▶ _Information supplied_:
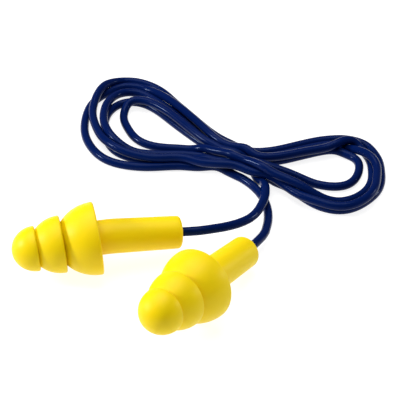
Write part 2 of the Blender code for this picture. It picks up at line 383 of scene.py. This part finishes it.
def resample(line, places, step):
    """The line again with points about step apart, and each new point's place."""
    along = lengths_along(line)
    at = np.linspace(0, along[-1], int(round(along[-1] / step)) + 1)
    fine = np.stack([np.interp(at, along, line[:, k]) for k in range(3)], axis=1)
    return fine, np.interp(at, along, places)


def coil_stations():
    """The cord's line as (point, held) from plug to plug, in metres, before it settles.

    A point that is held stays where it is.
    """
    loop = np.array(LEFT_LOOP + RIGHT_LOOP, float)
    ahead = np.roll(loop, -1, axis=0) - np.roll(loop, 1, axis=0)
    ahead /= np.linalg.norm(ahead, axis=1)[:, None]
    outward = np.stack([ahead[:, 1], -ahead[:, 0]], axis=1)
    stations = []

    def lay(turn, first):
        for k, (offset, height) in enumerate(zip(*turn)):
            if offset is None:
                continue
            x, y = loop[first + k] + offset * outward[first + k]
            stations.append(((x, y - SLANT * (height - LANE_PLANE), height), False))

    stations += [(point, True) for point in reversed(LEFT_ROUTE)]
    stations += [(point, False) for point in UNDER_WAIST]
    for i, turn in enumerate(LEFT_TURNS):
        lay(turn, 0)
        if i < len(RIGHT_TURNS):
            lay(RIGHT_TURNS[i], len(LEFT_LOOP))
    stations += [(point, True) for point in RIGHT_ROUTE]
    return [(tuple(v * MM for v in point), held) for point, held in stations]


def relax(line, lanes, free, rounds, pull, lift, sink, stiffness, skip, reach):
    """Pushes the cord out of itself while it keeps to its lanes, bends smoothly and lies down.

    Only the free points move. The other arguments are explained at SETTLE_ROUGHLY.
    """
    line = line.copy()
    seen_y = lanes[:, 1] + SLANT * lanes[:, 2]
    touch = 2 * CORD_R
    count = len(line)
    for round_done in range(rounds):
        if round_done % ROUNDS_PER_SEARCH == 0:
            apart = ((line[:, None, :] - line[None, :, :]) ** 2).sum(-1)
            i, j = np.where(apart < reach ** 2)
            near = (j < count - 1) & (np.abs(i - j) > skip)
            i, j = i[near], j[near]
        line[free, 0] += pull * (lanes[:, 0] - line[:, 0])[free]
        line[free, 1] += pull * (seen_y - SLANT * line[:, 2] - line[:, 1])[free]
        line[free, 2] += lift * (lanes[:, 2] - line[:, 2])[free] - sink
        # The fourth difference of the line, which is nothing where it runs straight or bends evenly.
        bend = np.zeros_like(line)
        bend[2:-2] = line[:-4] - 4 * line[1:-3] + 6 * line[2:-2] - 4 * line[3:-1] + line[4:]
        line[free] -= stiffness * bend[free]
        start = line[j]
        along = line[j + 1] - start
        share = ((line[i] - start) * along).sum(1) / np.maximum((along ** 2).sum(1), 1e-15)
        share = np.clip(share, 0, 1)
        gap = line[i] - start - share[:, None] * along
        far = np.linalg.norm(gap, axis=1)
        hit = far < touch
        if hit.any():
            i_hit, j_hit, t = i[hit], j[hit], share[hit]
            parts = (
                (i_hit, np.ones_like(t), 1),
                (j_hit, 1 - t, -1),
                (j_hit + 1, t, -1),
            )
            push = ((touch - far[hit]) / np.maximum(far[hit], 1e-9))[:, None] * gap[hit]
            move = np.zeros_like(line)
            weight = np.zeros(count)
            for index, part, sign in parts:
                np.add.at(move, index, sign * push * part[:, None])
                np.add.at(weight, index, part)
            line[free] += (PUSH_SHARE * move / np.maximum(weight, 1)[:, None])[free]
        line[:, 2] = np.maximum(line[:, 2], CORD_R)
    return line


def settled_line(left_socket, right_socket):
    """The cord's line from the inner end of one socket to that of the other."""
    stations = [(point, True) for point in left_socket]
    stations += coil_stations()
    stations += [(point, True) for point in reversed(right_socket)]
    held = np.array([is_held for _, is_held in stations])

    def free(places):
        """Which places aren't between two held points."""
        before = np.floor(places + 1e-6).astype(int).clip(0, len(held) - 1)
        after = np.ceil(places - 1e-6).astype(int).clip(0, len(held) - 1)
        return ~(held[before] & held[after])

    lanes, places = catmull_rom([point for point, _ in stations], ROUGH_STEP)
    line = relax(lanes, lanes, free(places), **SETTLE_ROUGHLY)
    fine, fine_places = resample(line, places, FINE_STEP)
    fine_lanes = np.stack(
        [np.interp(fine_places, places, lanes[:, k]) for k in range(3)], axis=1)
    loose = free(fine_places)
    fine = relax(fine, fine_lanes, loose, **SETTLE_FINELY)
    fine = relax(fine, fine_lanes, loose, **SETTLE_AT_LAST)
    return catmull_rom(fine, RING_STEP)[0]


def ring_frames(line):
    """Two directions across the line at each point, turning as little as they can along it."""
    ahead = np.gradient(line, axis=0)
    ahead /= np.linalg.norm(ahead, axis=1)[:, None]
    side = np.cross(ahead[0], (0.0, 0.0, 1.0))
    sides = []
    for way in ahead:
        side = side - (side @ way) * way
        side = side / np.linalg.norm(side)
        sides.append(side)
    sides = np.array(sides)
    return sides, np.cross(ahead, sides)


def make_tube(name, line, frames, first, last, material):
    """The stretch of the cord from ring first to ring last, closed at both ends."""
    sides, ups = frames
    bm = bmesh.new()
    uv = bm.loops.layers.uv.new("UVMap")
    along = lengths_along(line)
    rings = []
    for i in range(first, last + 1):
        ring = []
        for k in range(CORD_SIDES):
            angle = 2 * math.pi * k / CORD_SIDES
            spoke = math.cos(angle) * sides[i] + math.sin(angle) * ups[i]
            ring.append(bm.verts.new(line[i] + CORD_R * spoke))
        rings.append(ring)
    for i in range(len(rings) - 1):
        for k in range(CORD_SIDES):
            after = (k + 1) % CORD_SIDES
            # Each corner's ring and column, and how far round it is, which goes on past the seam.
            corners = ((i, k, k), (i, after, k + 1), (i + 1, after, k + 1), (i + 1, k, k))
            face = bm.faces.new([rings[row][column] for row, column, _ in corners])
            for loop, (row, _, turn) in zip(face.loops, corners):
                loop[uv].uv = (along[first + row] / (2 * math.pi * CORD_R), turn / CORD_SIDES)
    bm.faces.new(rings[0][::-1])
    bm.faces.new(rings[-1])
    bmesh.ops.recalc_face_normals(bm, faces=bm.faces)
    mesh = bpy.data.meshes.new(name)
    bm.to_mesh(mesh)
    bm.free()
    mesh.shade_smooth()
    mesh.set_sharp_from_angle(angle=SMOOTH_ANGLE)
    mesh.materials.append(material)
    tube = bpy.data.objects.new(name, mesh)
    bpy.context.scene.collection.objects.link(tube)
    return tube


def make_cord(left_socket, right_socket, material):
    """The whole cord: the coil, and at each end a lead and a tail."""
    line = settled_line(left_socket, right_socket)
    frames = ring_frames(line)
    along = lengths_along(line)

    def ring_at(side, before_mouth):
        distance = CORD_IN_SOCKET + before_mouth
        return int(np.argmin(abs(along - (distance if side == "left" else along[-1] - distance))))

    seam = LIFT_FROM_MOUTH + LIFT_BEND
    coil_start = ring_at("left", seam + LEAD_LENGTH)
    coil_end = ring_at("right", seam + LEAD_LENGTH)
    coil = make_tube("cord_coil", line, frames, coil_start, coil_end, material)
    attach(coil, "cord")
    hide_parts("cord_hank")
    for side in ("left", "right"):
        lead_rings = sorted((ring_at(side, seam), ring_at(side, seam + LEAD_LENGTH)))
        tail_rings = sorted((ring_at(side, seam), 0 if side == "left" else len(line) - 1))
        lead = make_tube("cord_lead_skin_" + side, line, frames, *lead_rings, material)
        tail = make_tube("cord_tail_skin_" + side, line, frames, *tail_rings, material)
        bends = (
            (lead, "cord", side + "_link", SWING_FROM_MOUTH, SWING_BEND),
            (tail, side + "_link", side + "_plug", LIFT_FROM_MOUTH, LIFT_BEND),
        )
        for piece, near, far, pivot, half in bends:
            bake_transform(piece)
        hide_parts("cord_lead_" + side, "cord_link_" + side)
        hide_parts("cord_tail_" + side)
    print("cord from end to end, mm:", round(along[-1] / MM, 1))


# --- materials, light and camera ---


def principled(name, colour, roughness):
    material = bpy.data.materials.new(name)
    material.use_nodes = True
    shader = material.node_tree.nodes["Principled BSDF"]
    shader.inputs["Base Color"].default_value = (*colour, 1.0)
    shader.inputs["Roughness"].default_value = roughness
    return material, shader


def add_noise(material, coordinates, scale, stretch, detail):
    """A noise texture on the named coordinates, each first multiplied by its stretch."""
    nodes = material.node_tree.nodes
    links = material.node_tree.links
    place = nodes.new("ShaderNodeTexCoord")
    mapping = nodes.new("ShaderNodeMapping")
    mapping.inputs["Scale"].default_value = stretch
    noise = nodes.new("ShaderNodeTexNoise")
    noise.inputs["Scale"].default_value = scale
    noise.inputs["Detail"].default_value = detail
    links.new(place.outputs[coordinates], mapping.inputs["Vector"])
    links.new(mapping.outputs["Vector"], noise.inputs["Vector"])
    return noise


def vary_roughness(material, shader, noise, low, high):
    """Lets the noise, which is mostly between 0.3 and 0.7, run the roughness from low to high."""
    nodes = material.node_tree.nodes
    links = material.node_tree.links
    spread = nodes.new("ShaderNodeMapRange")
    spread.inputs["From Min"].default_value = 0.3
    spread.inputs["From Max"].default_value = 0.7
    spread.inputs["To Min"].default_value = low
    spread.inputs["To Max"].default_value = high
    links.new(noise.outputs["Fac"], spread.inputs["Value"])
    links.new(spread.outputs["Result"], shader.inputs["Roughness"])


def add_bump(material, shader, noise, depth, strength):
    """Lets the noise raise and sink the surface, by depth metres at full strength."""
    nodes = material.node_tree.nodes
    links = material.node_tree.links
    bump = nodes.new("ShaderNodeBump")
    bump.inputs["Distance"].default_value = depth
    bump.inputs["Strength"].default_value = strength
    links.new(noise.outputs["Fac"], bump.inputs["Height"])
    links.new(bump.outputs["Normal"], shader.inputs["Normal"])


def plug_material():
    """Satin elastomer, slightly translucent, with the fine grain of a moulded surface."""
    material, shader = principled("plug_elastomer_skin", PLUG_YELLOW, roughness=0.42)
    shader.inputs["Subsurface Weight"].default_value = 0.15
    shader.inputs["Subsurface Radius"].default_value = (1.0, 0.7, 0.1)
    shader.inputs["Subsurface Scale"].default_value = 1.2 * MM
    shader.inputs["Specular IOR Level"].default_value = 0.18
    grain = add_noise(material, "Object", scale=2600, stretch=(1, 1, 1), detail=3)
    add_bump(material, shader, grain, PLUG_GRAIN_DEPTH, strength=0.35)
    patches = add_noise(material, "Object", scale=260, stretch=(1, 1, 1), detail=2)
    vary_roughness(material, shader, patches, *PLUG_ROUGHNESS)
    return material


def cord_material():
    """Glossy vinyl with faint lines along it from the extruder."""
    material, shader = principled("cord_vinyl_skin", CORD_NAVY, roughness=0.18)
    shader.inputs["Specular IOR Level"].default_value = 0.08
    shader.inputs["Specular Tint"].default_value = CORD_SHEEN
    lines = add_noise(material, "UV", scale=5, stretch=(0.12, 4, 1), detail=2)
    add_bump(material, shader, lines, CORD_LINE_DEPTH, strength=0.2)
    patches = add_noise(material, "Object", scale=300, stretch=(1, 1, 1), detail=2)
    vary_roughness(material, shader, patches, *CORD_ROUGHNESS)
    return material


def make_camera():
    target = Vector(VIEW_TARGET)
    back = Vector((0.0, -math.cos(VIEW_ELEVATION), math.sin(VIEW_ELEVATION)))
    data = bpy.data.cameras.new("camera")
    data.lens = data.sensor_width / 2 / math.tan(VIEW_WIDTH / 2)
    data.clip_start = 0.01
    camera = bpy.data.objects.new("camera", data)
    camera.location = target + VIEW_DISTANCE * back
    camera.rotation_mode = "QUATERNION"
    camera.rotation_quaternion = (-back).to_track_quat("-Z", "Y")
    bpy.context.scene.collection.objects.link(camera)
    bpy.context.scene.camera = camera


def make_softbox(name, place, size, power):
    """A square area light of that size at that place, facing the object."""
    data = bpy.data.lights.new(name, "AREA")
    data.size = size
    data.energy = power
    light = bpy.data.objects.new(name, data)
    light.location = place
    aim = Vector(VIEW_TARGET) - Vector(place)
    light.rotation_mode = "QUATERNION"
    light.rotation_quaternion = aim.to_track_quat("-Z", "Y")
    bpy.context.scene.collection.objects.link(light)


def make_floor():
    """A plain floor that glows a little, so that it stays pale under the object."""
    material, shader = principled("studio_floor", FLOOR_GREY, roughness=0.9)
    shader.inputs["Specular IOR Level"].default_value = 0.0
    shader.inputs["Emission Color"].default_value = WHITE
    shader.inputs["Emission Strength"].default_value = FLOOR_GLOW
    data = bpy.data.meshes.new("studio_floor")
    corners = [
        (x * FLOOR_REACH, y * FLOOR_REACH, 0) for x, y in ((-1, -1), (1, -1), (1, 1), (-1, 1))
    ]
    data.from_pydata(corners, [], [(0, 1, 2, 3)])
    data.materials.append(material)
    floor = bpy.data.objects.new("studio_floor", data)
    floor.location.z = -FLOOR_DROP
    bpy.context.scene.collection.objects.link(floor)


def make_studio():
    bpy.context.scene.view_settings.view_transform = "Standard"
    world = bpy.data.worlds.new("studio")
    bpy.context.scene.world = world
    world.use_nodes = True
    sky = world.node_tree.nodes["Background"]
    sky.inputs["Color"].default_value = WHITE
    sky.inputs["Strength"].default_value = SKY_STRENGTH
    for softbox in SOFTBOXES:
        make_softbox(*softbox)
    make_floor()


def main():
    make_camera()
    left_pose = plug_pose(LEFT_RIM_XY, LEFT_HEADING, LEFT_LEAN)
    right_pose = plug_pose(RIGHT_RIM_XY, RIGHT_HEADING, RIGHT_LEAN)
    left_socket = socket_points(left_pose, LEFT_DROOP)
    right_socket = socket_points(right_pose, 0.0)
    make_cord(left_socket, right_socket, cord_material())
    elastomer = plug_material()
    make_plug("left", left_pose, LEFT_DROOP, elastomer)
    make_plug("right", right_pose, 0.0, elastomer)
    make_studio()


main()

▶ _What is needed_:
Each line from the top of the material above through the line with "and lies down." must be echoed exactly, and no other line.

▶ _Response to this task_:
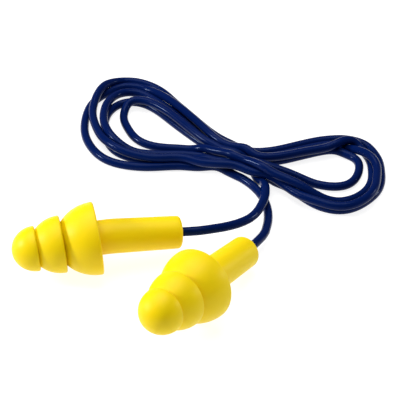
Write part 2 of the Blender code for this picture. It picks up at line 383 of scene.py. This part finishes it.
def resample(line, places, step):
    """The line again with points about step apart, and each new point's place."""
    along = lengths_along(line)
    at = np.linspace(0, along[-1], int(round(along[-1] / step)) + 1)
    fine = np.stack([np.interp(at, along, line[:, k]) for k in range(3)], axis=1)
    return fine, np.interp(at, along, places)


def coil_stations():
    """The cord's line as (point, held) from plug to plug, in metres, before it settles.

    A point that is held stays where it is.
    """
    loop = np.array(LEFT_LOOP + RIGHT_LOOP, float)
    ahead = np.roll(loop, -1, axis=0) - np.roll(loop, 1, axis=0)
    ahead /= np.linalg.norm(ahead, axis=1)[:, None]
    outward = np.stack([ahead[:, 1], -ahead[:, 0]], axis=1)
    stations = []

    def lay(turn, first):
        for k, (offset, height) in enumerate(zip(*turn)):
            if offset is None:
                continue
            x, y = loop[first + k] + offset * outward[first + k]
            stations.append(((x, y - SLANT * (height - LANE_PLANE), height), False))

    stations += [(point, True) for point in reversed(LEFT_ROUTE)]
    stations += [(point, False) for point in UNDER_WAIST]
    for i, turn in enumerate(LEFT_TURNS):
        lay(turn, 0)
        if i < len(RIGHT_TURNS):
            lay(RIGHT_TURNS[i], len(LEFT_LOOP))
    stations += [(point, True) for point in RIGHT_ROUTE]
    return [(tuple(v * MM for v in point), held) for point, held in stations]


def relax(line, lanes, free, rounds, pull, lift, sink, stiffness, skip, reach):
    """Pushes the cord out of itself while it keeps to its lanes, bends smoothly and lies down.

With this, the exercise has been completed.